Air Education and Training Command has validated a new platform to keep track of disparate augmented and virtual reality training programs across the command with the goal of speeding up the training pipeline and creating a digital training record that will follow Airmen throughout their careers.
The new technology, developed by Dynepic and dubbed the Member Operations Training Analytics and Reports (MOTAR) platform, will soon be distributed to AETC wings—and the rest of the Air Force is taking notice.
“Basically, what we are is the glue that pulls all these augmented reality, virtual reality mobile applications” into a “central portal,” said Krissa Watry, co-founder and CEO of Dynepic Inc. MOTAR enables applications from various companies to be “distributed into courses,” creating a “seamless user experience for the student and instructor.”
It also collects user data into a single interface, creating digital training records for Airmen, and includes live learning dashboards so instructors can monitor students’ progress.
The company won the AFWERX Mixed Reality Challenge in 2019 followed by a series of Small Business Innovation Research Phase 1 and 2 contracts then a multiyear Phase 3 contract supporting AETC’s Maintenance Training Next program, which has since evolved into Technical Training Next.

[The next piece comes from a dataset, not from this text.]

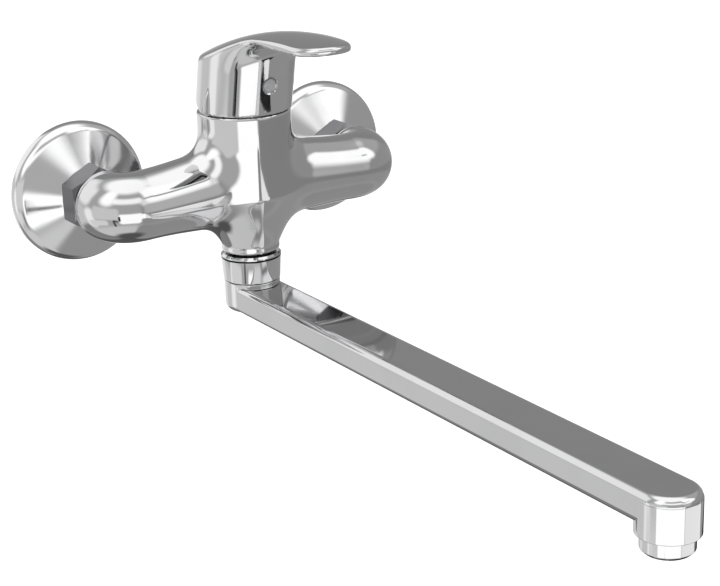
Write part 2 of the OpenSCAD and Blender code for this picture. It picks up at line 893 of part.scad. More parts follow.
// Everything that is cut out of the handle along the stem's own axis
module handle_cuts() {
    socket_w = stem_w + 2 * thread_play;
    wall_in = skirt_d / 2 - skirt_wall;
    translate([-socket_w / 2, -socket_w / 2, hub_rise - over])
        cube([socket_w, socket_w, stem_rise + moving_gap - hub_rise + over]);
    translate([0, 0, screw_rise])
        rotate([90, 0, 0]) {
            cylinder(h = skirt_d, d = screw_d + 2 * thread_play);
            translate([0, 0, wall_in])
                cylinder(h = skirt_wall + over, d = plug_d);
            translate([0, 0, skirt_d / 2 - plug_recess_depth])
                cylinder(h = plug_recess_depth + over, d = plug_recess_d);
        }
}

// The space round the dome, which the hub reaches down into
module handle_cavity() {
    r = skirt_d / 2 - skirt_wall;
    difference() {
        union() {
            sphere(r = r);
            translate([0, 0, -skirt_d])
                cylinder(h = skirt_d, r = r);
        }
        translate([0, 0, hub_rise])
            cylinder(h = r, d = hub_d);
    }
}

module handle() {
    color("silver")
    at_body()
        translate([0, 0, pivot_z])
            difference() {
                union() {
                    skirt_shape();
                    lever_blade();
                }
                rotate([lean, 0, 0]) {
                    handle_cavity();
                    handle_cuts();
                }
            }
}

module handle_screw() {
    color("gray")
    at_stem()
        translate([0, -stem_w / 2, screw_rise])
            rotate([90, 0, 0])
                difference() {
                    cylinder(h = screw_l, d = screw_d);
                    translate([0, 0, screw_l - screw_socket_depth])
                        cylinder(h = screw_socket_depth + over, d = screw_socket_d, $fn = 6);
                }
}

module index_plug() {
    seat = skirt_d / 2 - skirt_wall;
    dome_r = (plug_d * plug_d / 4 + plug_dome_h * plug_dome_h) / (2 * plug_dome_h);
    color("gainsboro")
    at_stem()
        translate([0, -seat, screw_rise])
            rotate([90, 0, 0]) {
                cylinder(h = plug_t, d = plug_d);
                intersection() {
                    translate([0, 0, plug_t + plug_dome_h - dome_r])
                        sphere(r = dome_r);
                    cylinder(h = plug_t + plug_dome_h, d = plug_d);
                }
            }
}

// Spout

// Rounded section of the flat spout, shrunk all round by inset
module bar_section(inset) {
    r = max(0.5, spout_corner_r - inset);
    w = spout_w - 2 * inset;
    h = spout_h - 2 * inset;
    translate([-w / 2, r - h / 2])
        square([w, h - 2 * r]);
    translate([r - w / 2, -h / 2])
        square([w - 2 * r, h]);
    for (x = [-1, 1], y = [-1, 1])
        translate([x * (w / 2 - r), y * (h / 2 - r)])
            circle(r = r);
}

// The flat spout from the barrel's axis to the outlet, shrunk all round by inset
module bar(inset) {
    w = spout_w - 2 * inset;
    intersection() {
        translate([0, 0, (bar_top + bar_bottom) / 2])
            rotate([90, 0, 0])
                linear_extrude(height = spout_l + spout_w)
                    bar_section(inset);
        translate([0, 0, bar_bottom - over])
            union() {
                translate([0, -spout_l, 0])
                    cylinder(h = spout_h + 2 * over, d = w);
                translate([-w / 2, -spout_l, 0])
                    cube([w, spout_l, spout_h + 2 * over]);
            }
    }
}

// The round drum that joins the flat spout to the nut
module drum(inset) {
    r = drum_d / 2 - inset;
    edge = max(0.5, spout_corner_r - inset);
    bottom = bar_bottom + inset;
    rotate_extrude()
        union() {
            translate([0, bottom + edge])
                square([r, drum_top - inset - bottom - edge]);
            translate([0, bottom])
                square([r - edge, edge]);
            intersection() {
                translate([r - edge, bottom + edge])
                    circle(r = edge);
                translate([0, bottom])
                    square([r, edge]);
            }
        }
}

// Heights of the two O-rings on the turning tube
function o_ring_z(i) = stub_top - o_ring_inset - i * o_ring_pitch;

module spout() {
    thread_d = aerator_thread_d + 2 * thread_play;
    color("silver")
    at_body()
        difference() {
            union() {
                bar(0);
                drum(0);
                translate([0, 0, drum_top - over])
                    cylinder(h = slip_ring_bottom - drum_top + over, d = stub_shoulder_d);
                translate([0, 0, drum_top])
                    cylinder(h = stub_l, d = stub_d);
                translate([0, -spout_l, outlet_bottom])
                    cylinder(h = outlet_drop + spout_h - spout_corner_r, d = outlet_d);
            }
            bar(spout_wall);
            drum(spout_wall);
            translate([0, 0, drum_top - 2 * spout_wall])
                cylinder(h = stub_l + 3 * spout_wall, d = stub_bore_d);
            for (i = [0:1])
                translate([0, 0, o_ring_z(i) - o_ring_t / 2 - face_gap])
                    ring(o_ring_t + 2 * face_gap, stub_d + over, o_ring_groove_d);
            translate([0, 0, slip_ring_bottom])
                ring(slip_ring_t + 2 * face_gap, stub_d + over, slip_ring_bore_d);
            translate([0, -spout_l, outlet_bottom - over]) {
                cylinder(h = aerator_thread_l + aerator_washer_t + over, d = thread_d);
                cylinder(h = outlet_drop + spout_h / 2 + over, d = outlet_bore_d);
            }
        }
}

module spout_o_rings() {
    color("black")
    at_body()
        for (i = [0:1])
            translate([0, 0, o_ring_z(i)])
                rotate_extrude()
                    translate([(stub_d - o_ring_t) / 2, 0])
                        circle(d = o_ring_t);
}

module slip_ring() {
    color("white")
    at_body()
        translate([0, 0, slip_ring_bottom])
            difference() {
                ring(slip_ring_t, slip_ring_d, slip_ring_bore_d + 2 * thread_play);
                translate([0, -slip_ring_split / 2, -over])
                    cube([slip_ring_d, slip_ring_split, slip_ring_t + 2 * over]);
            }
}

module spout_nut() {
    color("silver")
    at_body()
        difference() {
            rotate_extrude()
                polygon([
                    [0, nut_bottom],
                    [spout_nut_low_d / 2 - body_chamfer, nut_bottom],
                    [spout_nut_low_d / 2, nut_bottom + body_chamfer],
                    [spout_nut_d / 2, nut_top - spout_nut_chamfer - spout_nut_band_h],
                    [spout_nut_d / 2, nut_top - spout_nut_chamfer],
                    [spout_nut_d / 2 - spout_nut_chamfer, nut_top],
                    [0, nut_top]
                ]);
            translate([0, 0, lip_top])
                cylinder(h = spout_nut_l, d = spigot_d + 2 * thread_play);
            translate([0, 0, nut_bottom - over])
                cylinder(h = spout_nut_l, d = stub_shoulder_d + 2 * moving_gap);
        }
}

// Outlet

module aerator_shell() {
    chamfer = aerator_chamfer;
    color("silver")
    at_outlet()
        difference() {
            union() {
                translate([0, 0, -aerator_h])
                    cylinder(h = chamfer, d1 = aerator_d - 2 * chamfer, d2 = aerator_d);
                translate([0, 0, chamfer - aerator_h])
                    cylinder(h = aerator_h - chamfer, d = aerator_d);
                cylinder(h = aerator_thread_l, d = aerator_thread_d);
            }
            translate([0, 0, -aerator_h - over])
                cylinder(h = aerator_h + aerator_thread_l + 2 * over, d = insert_d);
        }
}

module aerator_insert() {
    pitch = insert_d / (grid_bars + 1);
    height = aerator_h + aerator_thread_l - insert_inset;
    inner_d = insert_d - 2 * insert_wall;
    color("white")
    at_outlet()
        translate([0, 0, insert_inset - aerator_h]) {
            difference() {
                cylinder(h = height, d = insert_d);
                translate([0, 0, -over])
                    cylinder(h = height - insert_wall + over, d = inner_d);
                cylinder(h = height + over, d = insert_hole_d);
            }
            intersection() {
                cylinder(h = grid_t, d = inner_d + insert_wall);
                for (i = [1:grid_bars], turn = [0, 90])
                    rotate(turn)
                        translate([i * pitch - insert_d / 2 - grid_bar_w / 2, -insert_d / 2, 0])
                            cube([grid_bar_w, insert_d, grid_t]);
            }
        }
}

module aerator_washer() {
    color("black")
    at_outlet()
        translate([0, 0, aerator_thread_l])
            ring(aerator_washer_t, aerator_thread_d, aerator_washer_bore_d);
}

body();
inlet_nipple(-1);  // inlet_nipple_left
inlet_nipple(1);  // inlet_nipple_right
union_nut(-1);  // union_nut_left
union_nut(1);  // union_nut_right
inlet_washer(-1);  // inlet_washer_left
inlet_washer(1);  // inlet_washer_right
eccentric_union(-1);  // eccentric_union_left
eccentric_union(1);  // eccentric_union_right
escutcheon(-1);  // escutcheon_left
escutcheon(1);  // escutcheon_right
cartridge_base();
port_seals();
fixed_disc();
moving_disc();
disc_carrier();
cartridge_housing();
stem_guide();
pivot_pin();
stem();
retaining_nut();
dome_cover();
handle();
handle_screw();
index_plug();
spout();
spout_nut();
slip_ring();
spout_o_rings();
aerator_shell();
aerator_insert();
aerator_washer();
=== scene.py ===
"""Dresses the wall-mounted sink mixer: its studio, its chrome pieces and every finish."""

import logging
import math
from dataclasses import dataclass, replace
from enum import Enum
from typing import Callable, Sequence

import bpy
import numpy as np
from mathutils import Matrix, Vector


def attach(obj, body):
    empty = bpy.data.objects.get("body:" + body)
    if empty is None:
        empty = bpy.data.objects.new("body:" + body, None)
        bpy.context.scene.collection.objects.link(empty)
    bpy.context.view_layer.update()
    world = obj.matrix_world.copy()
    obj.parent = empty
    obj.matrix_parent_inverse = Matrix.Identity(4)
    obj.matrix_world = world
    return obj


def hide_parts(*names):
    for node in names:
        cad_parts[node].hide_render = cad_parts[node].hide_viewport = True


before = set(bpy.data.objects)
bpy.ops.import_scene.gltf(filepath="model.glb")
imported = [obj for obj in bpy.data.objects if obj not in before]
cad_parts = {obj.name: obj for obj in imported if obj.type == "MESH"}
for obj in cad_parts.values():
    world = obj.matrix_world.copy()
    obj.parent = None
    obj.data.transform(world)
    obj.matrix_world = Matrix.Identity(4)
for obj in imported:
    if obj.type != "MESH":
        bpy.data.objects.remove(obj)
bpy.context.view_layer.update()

LOG = logging.getLogger("mixer")
MM = 0.001
BARREL_AT = Vector((0.0, -50.0, -10.0)) * MM
PIVOT_AT = Vector((0.0, -50.0, 31.5)) * MM
LEAN = math.radians(12.5)
SMOOTH_ANGLE = math.radians(32)
CRISP_ANGLE = math.radians(20)
WELD = 0.002 * MM
TINY = 1e-6
WHITE = (1.0, 1.0, 1.0, 1.0)
Points = np.ndarray
Outline = list[tuple[float, float]]


def blend_min(a: Points, b: Points, k: float) -> Points:
    """Join two distance fields with a fillet.

    Args:
        a: Distances to the first form.
        b: Distances to the second form.
        k: Width of the fillet.

    Returns:
        Distances to the joined form.
    """
    h = np.clip(0.5 + 0.5 * (b - a) / k, 0.0, 1.0)
    return b + (a - b) * h - k * h * (1.0 - h)


def blend_max(a: Points, b: Points, k: float) -> Points:
    """Intersect two distance fields with a rounded edge of width k."""
    return -blend_min(-a, -b, k)


def arc(centre: tuple[float, float], radius: float, start: float, end: float, steps: int = 6) -> Outline:
    """Points along a circular arc of an outline.

    Args:
        centre: Radius and height of the arc's centre.
        radius: The arc's own radius.
        start: First angle in degrees, counted from straight outwards.
        end: Last angle in degrees.
        steps: Number of chords.

    Returns:
        The points from start to end.
    """
    turns = [math.radians(start + (end - start) * i / steps) for i in range(steps + 1)]
    return [(centre[0] + radius * math.cos(t), centre[1] + radius * math.sin(t)) for t in turns]


class Cut(Enum):
    """How one solid changes another."""

    JOIN = "UNION"
    REMOVE = "DIFFERENCE"
    KEEP = "INTERSECT"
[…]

During the pilot program, MOTAR powered a revamped Crew Chief Fundamentals Course at Sheppard Air Force Base, Texas, with a single login and consolidated dashboard for various AR/VR applications, according to a company release. The web-based, device-agnostic platform also hosted 360-degree videos, documents, and assessments so participants in the crew chief course could learn whichever way suited them best.
Dynepic also won AFWERX’s 2020 Recruiting, Reimagined Challenge, adding recruiting elements to the MOTAR platform for both the Air and Space Forces, and it was one of seven companies to win AFWERX’s Accelerating Pilots to Combat Ready Aviators Challenge, adding another 15 products to the MOTAR platform in support of aircrew training.
Andrea Hagen, a program analyst with Air Combat Command’s Capability Development Engine Room, told Air Force Magazine that although the command is much earlier in the process than AETC, the platform could one day play into ACC’s Reforge fighter pilot training plan. Reforge looks to cut in half the time needed to transform a recently graduated student pilot into a fighter flight lead by pairing the new T-7 Red Hawk’s in-jet simulation capability with ground-based virtual reality and artificial intelligence.
“One of the things we are missing is a [Learning Management Sytem] we can use across different FTU school houses,” Hagen said. “We have multiple around ACC. They’re kind of all doing their own thing, but we’re looking for one common platform, and MOTAR kind of fits that bill.”
The Air Force Life Cycle Management Center Simulators Division at Wright-Patterson Air Force Base, Ohio, also selected MOTAR for its new Lightweight Simulators Ecosystem (LSE) during its Simulators Pitch Day, according to a company release.
Margaret Merkle, AFLCMC’S chief innovation officer for simulators, told Air Force Magazine the service is striving to bring together various digital training assets and capabilities into one platform so Airmen can access them from anywhere anytime they need it.
“Today, things are stovepiped in certain areas where they are developed, and that’s very hard to … reach back into those records from different disparate systems,” she said. “This gives us a platform to make that connectivity of all that performance data for those Airmen across the commands,” and though training remains with the individual major commands, Merkle said, “We see this as a tool to enable that to be done easier and delivered more quickly.”
Merkle and Hagen were among the 300 people from various commands, including AETC, ACC, Air Force Special Operations Command, and AFLCM, to attend the MOTAR Expo at Joint Base San Antonio’s Kelly Field on Nov. 4.
The expo offered Air Force units a chance to share how they are using the platform and showed those considering adopting AR/VR tech in the future ways it might be useful for them. Air Force representatives had a chance to interact with 28 different MOTAR vendors and learn how they are advancing immersive technologies and using the MOTAR platform to rapidly distribute it.
“What we’re looking to do here is to get cross communication between all of the different parties … and learn lessons from each other, share progress with each other,” Merkle said. “What MOTAR brings to bear on this is the fact that we can share digital assets underneath these various projects to allow each project to build faster towards their end point and not repeat steps early in the development cycle.”
She offered the example of taking an aircraft offline to make digital scans of it. Those scans can then be shared with different entities looking to build training programs centered around that aircraft. One group may be looking to build a training program to teach the proper way to load weapons on that aircraft, while another will teach how to maintain it, and yet another could use the simulation for pilot training.
“We could take that one digital model and share it with all three of those projects,” Merkle said. “And each one of them will progress a little faster because they don’t have to do the same things over and over again.”